** Start **
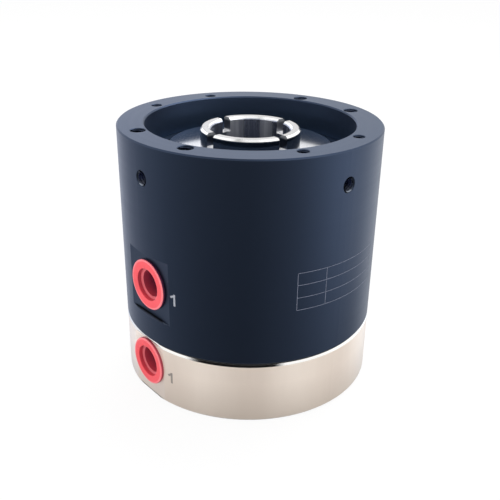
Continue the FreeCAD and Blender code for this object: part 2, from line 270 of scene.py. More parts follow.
def makeSoftWaves(streakCount=4.0, streakGain=4.0):
    # Broad soft bands round the axis for painted highlights and reflections at fixed angles: half of 1 +
    # cos(count * (angle - peak)), with the streaks' noise to break them up
    tree, given, result = newGroup("softWaves", {"Count": 9.0, "Peak": 0.0, "Noise": 0.4}, ("Shade",))
    x, y, z = splitVector(tree, objectPlace(tree))
    angle = mathNode(tree, "SUBTRACT", mathNode(tree, "ARCTAN2", y, x), given["Peak"])
    cosine = mathNode(tree, "COSINE", product(tree, angle, given["Count"]))
    wave = mathNode(tree, "MULTIPLY_ADD", cosine, 0.5, 0.5)
    streaks = useGroup(tree, drawnStreaks, {"Count": streakCount})["Shade"]
    broken = product(tree, mathNode(tree, "SUBTRACT", streaks, 0.5), given["Noise"], streakGain)
    setSockets(tree, result, {"Shade": mathNode(tree, "ADD", wave, broken, clamp=True)})
    return tree


def makeHeightBand():
    # One between two heights and nought outside them
    tree, given, result = newGroup("heightBand", {"Low": 0.0, "High": 0.01, "Soft": 0.00005}, ("Mask",))
    height = splitVector(tree, objectPlace(tree))[2]
    lowSoft = mathNode(tree, "ADD", given["Low"], given["Soft"])
    highSoft = mathNode(tree, "ADD", given["High"], given["Soft"])
    above = remap(tree, height, given["Low"], lowSoft)
    below = remap(tree, height, given["High"], highSoft, 1.0, 0.0)
    setSockets(tree, result, {"Mask": product(tree, above, below)})
    return tree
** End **
**GIVEN PROBLEM:** Write the entire listing out again, word for word.

**PROBLEM SOLUTION:**
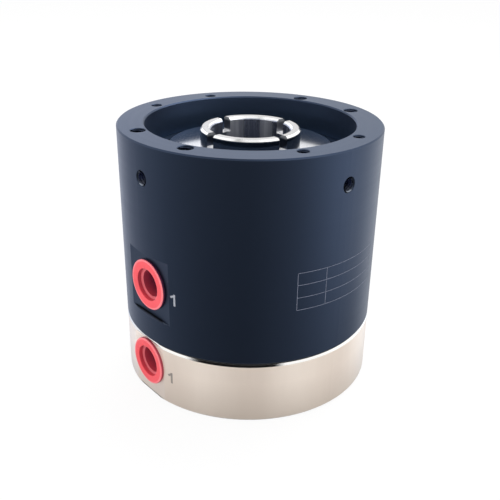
Continue the FreeCAD and Blender code for this object: part 2, from line 270 of scene.py. More parts follow.
def makeSoftWaves(streakCount=4.0, streakGain=4.0):
    # Broad soft bands round the axis for painted highlights and reflections at fixed angles: half of 1 +
    # cos(count * (angle - peak)), with the streaks' noise to break them up
    tree, given, result = newGroup("softWaves", {"Count": 9.0, "Peak": 0.0, "Noise": 0.4}, ("Shade",))
    x, y, z = splitVector(tree, objectPlace(tree))
    angle = mathNode(tree, "SUBTRACT", mathNode(tree, "ARCTAN2", y, x), given["Peak"])
    cosine = mathNode(tree, "COSINE", product(tree, angle, given["Count"]))
    wave = mathNode(tree, "MULTIPLY_ADD", cosine, 0.5, 0.5)
    streaks = useGroup(tree, drawnStreaks, {"Count": streakCount})["Shade"]
    broken = product(tree, mathNode(tree, "SUBTRACT", streaks, 0.5), given["Noise"], streakGain)
    setSockets(tree, result, {"Shade": mathNode(tree, "ADD", wave, broken, clamp=True)})
    return tree


def makeHeightBand():
    # One between two heights and nought outside them
    tree, given, result = newGroup("heightBand", {"Low": 0.0, "High": 0.01, "Soft": 0.00005}, ("Mask",))
    height = splitVector(tree, objectPlace(tree))[2]
    lowSoft = mathNode(tree, "ADD", given["Low"], given["Soft"])
    highSoft = mathNode(tree, "ADD", given["High"], given["Soft"])
    above = remap(tree, height, given["Low"], lowSoft)
    below = remap(tree, height, given["High"], highSoft, 1.0, 0.0)
    setSockets(tree, result, {"Mask": product(tree, above, below)})
    return tree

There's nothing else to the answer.